AIM: Copy out the data below verbatim.

DATASET CONTENT start

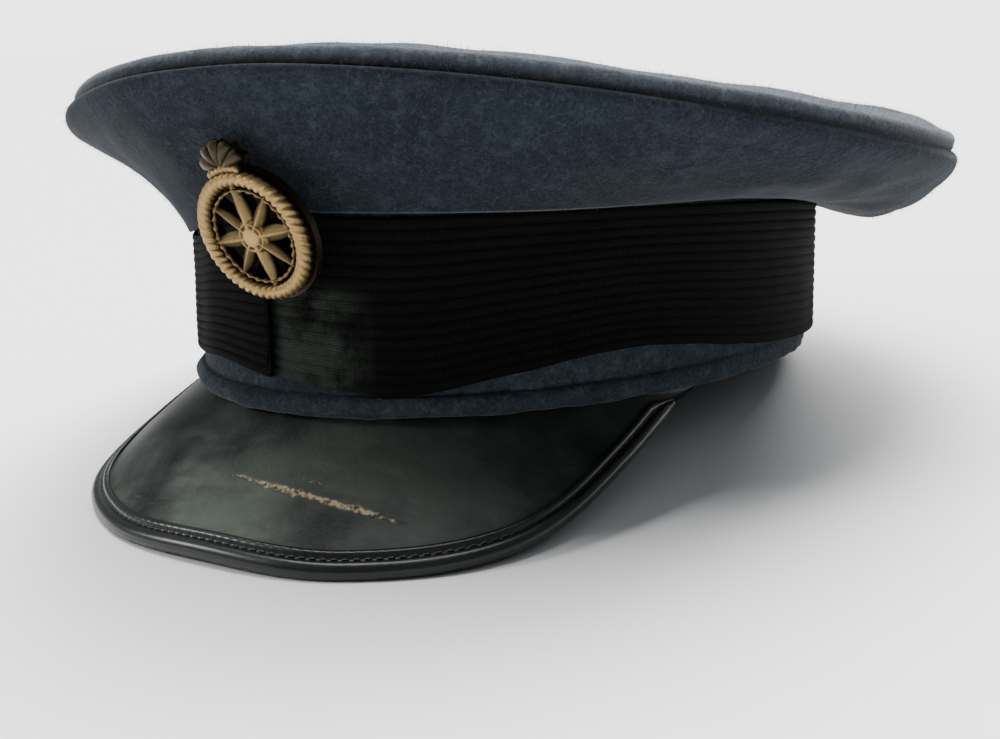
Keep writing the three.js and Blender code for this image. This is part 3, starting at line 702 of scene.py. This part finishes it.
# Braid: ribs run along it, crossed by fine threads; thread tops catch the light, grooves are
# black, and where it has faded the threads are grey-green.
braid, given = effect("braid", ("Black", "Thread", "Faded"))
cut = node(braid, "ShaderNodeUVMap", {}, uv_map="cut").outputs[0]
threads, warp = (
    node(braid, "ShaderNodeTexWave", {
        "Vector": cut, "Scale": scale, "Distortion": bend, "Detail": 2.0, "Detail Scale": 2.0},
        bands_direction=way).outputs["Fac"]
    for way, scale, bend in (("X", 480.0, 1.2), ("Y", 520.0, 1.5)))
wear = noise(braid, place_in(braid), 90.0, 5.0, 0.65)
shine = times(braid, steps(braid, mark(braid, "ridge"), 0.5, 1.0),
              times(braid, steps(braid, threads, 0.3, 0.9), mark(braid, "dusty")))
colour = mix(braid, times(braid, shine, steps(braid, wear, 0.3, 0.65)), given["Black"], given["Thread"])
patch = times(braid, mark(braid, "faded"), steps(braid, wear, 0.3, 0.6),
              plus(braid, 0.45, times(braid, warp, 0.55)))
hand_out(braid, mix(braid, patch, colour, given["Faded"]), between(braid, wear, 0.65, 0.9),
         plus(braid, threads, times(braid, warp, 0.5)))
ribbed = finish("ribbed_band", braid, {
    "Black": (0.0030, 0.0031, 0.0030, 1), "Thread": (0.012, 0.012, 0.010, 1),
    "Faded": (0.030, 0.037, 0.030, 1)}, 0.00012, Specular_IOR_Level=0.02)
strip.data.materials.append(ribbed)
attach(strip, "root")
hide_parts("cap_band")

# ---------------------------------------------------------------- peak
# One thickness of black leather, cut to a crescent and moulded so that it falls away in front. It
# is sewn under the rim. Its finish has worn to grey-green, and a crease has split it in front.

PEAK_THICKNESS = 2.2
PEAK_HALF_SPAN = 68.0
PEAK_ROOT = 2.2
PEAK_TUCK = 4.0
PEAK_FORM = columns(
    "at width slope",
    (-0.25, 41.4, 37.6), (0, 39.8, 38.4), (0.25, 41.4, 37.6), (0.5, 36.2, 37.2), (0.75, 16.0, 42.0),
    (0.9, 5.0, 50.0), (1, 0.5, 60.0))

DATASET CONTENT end

COMPLETE ANSWER:
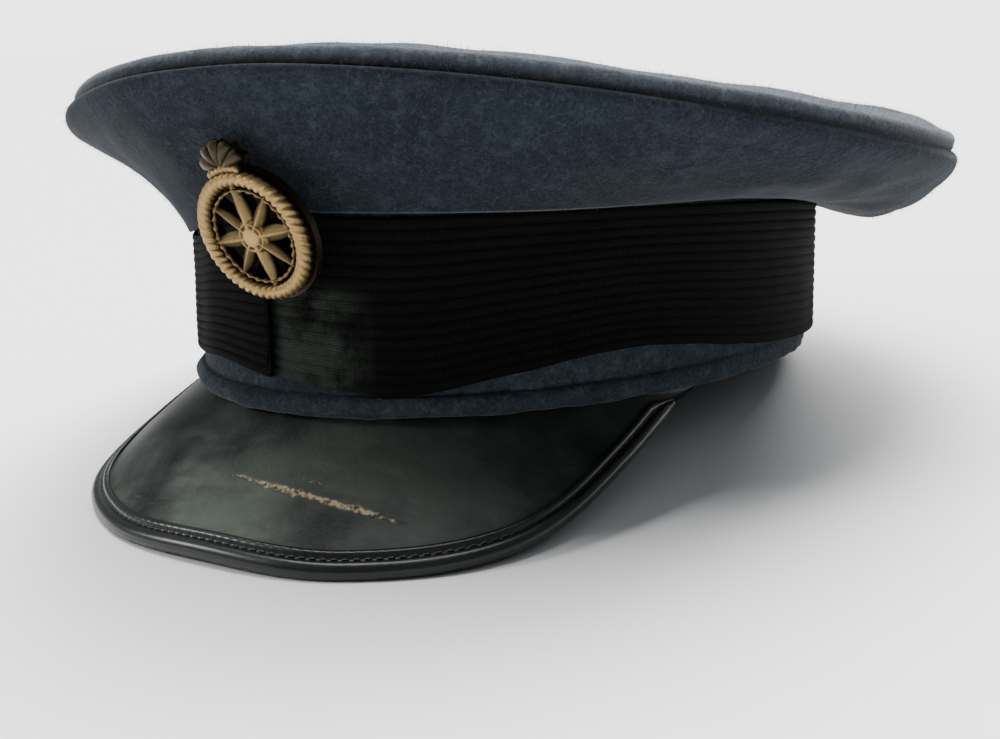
Keep writing the three.js and Blender code for this image. This is part 3, starting at line 702 of scene.py. This part finishes it.
# Braid: ribs run along it, crossed by fine threads; thread tops catch the light, grooves are
# black, and where it has faded the threads are grey-green.
braid, given = effect("braid", ("Black", "Thread", "Faded"))
cut = node(braid, "ShaderNodeUVMap", {}, uv_map="cut").outputs[0]
threads, warp = (
    node(braid, "ShaderNodeTexWave", {
        "Vector": cut, "Scale": scale, "Distortion": bend, "Detail": 2.0, "Detail Scale": 2.0},
        bands_direction=way).outputs["Fac"]
    for way, scale, bend in (("X", 480.0, 1.2), ("Y", 520.0, 1.5)))
wear = noise(braid, place_in(braid), 90.0, 5.0, 0.65)
shine = times(braid, steps(braid, mark(braid, "ridge"), 0.5, 1.0),
              times(braid, steps(braid, threads, 0.3, 0.9), mark(braid, "dusty")))
colour = mix(braid, times(braid, shine, steps(braid, wear, 0.3, 0.65)), given["Black"], given["Thread"])
patch = times(braid, mark(braid, "faded"), steps(braid, wear, 0.3, 0.6),
              plus(braid, 0.45, times(braid, warp, 0.55)))
hand_out(braid, mix(braid, patch, colour, given["Faded"]), between(braid, wear, 0.65, 0.9),
         plus(braid, threads, times(braid, warp, 0.5)))
ribbed = finish("ribbed_band", braid, {
    "Black": (0.0030, 0.0031, 0.0030, 1), "Thread": (0.012, 0.012, 0.010, 1),
    "Faded": (0.030, 0.037, 0.030, 1)}, 0.00012, Specular_IOR_Level=0.02)
strip.data.materials.append(ribbed)
attach(strip, "root")
hide_parts("cap_band")

# ---------------------------------------------------------------- peak
# One thickness of black leather, cut to a crescent and moulded so that it falls away in front. It
# is sewn under the rim. Its finish has worn to grey-green, and a crease has split it in front.

PEAK_THICKNESS = 2.2
PEAK_HALF_SPAN = 68.0
PEAK_ROOT = 2.2
PEAK_TUCK = 4.0
PEAK_FORM = columns(
    "at width slope",
    (-0.25, 41.4, 37.6), (0, 39.8, 38.4), (0.25, 41.4, 37.6), (0.5, 36.2, 37.2), (0.75, 16.0, 42.0),
    (0.9, 5.0, 50.0), (1, 0.5, 60.0))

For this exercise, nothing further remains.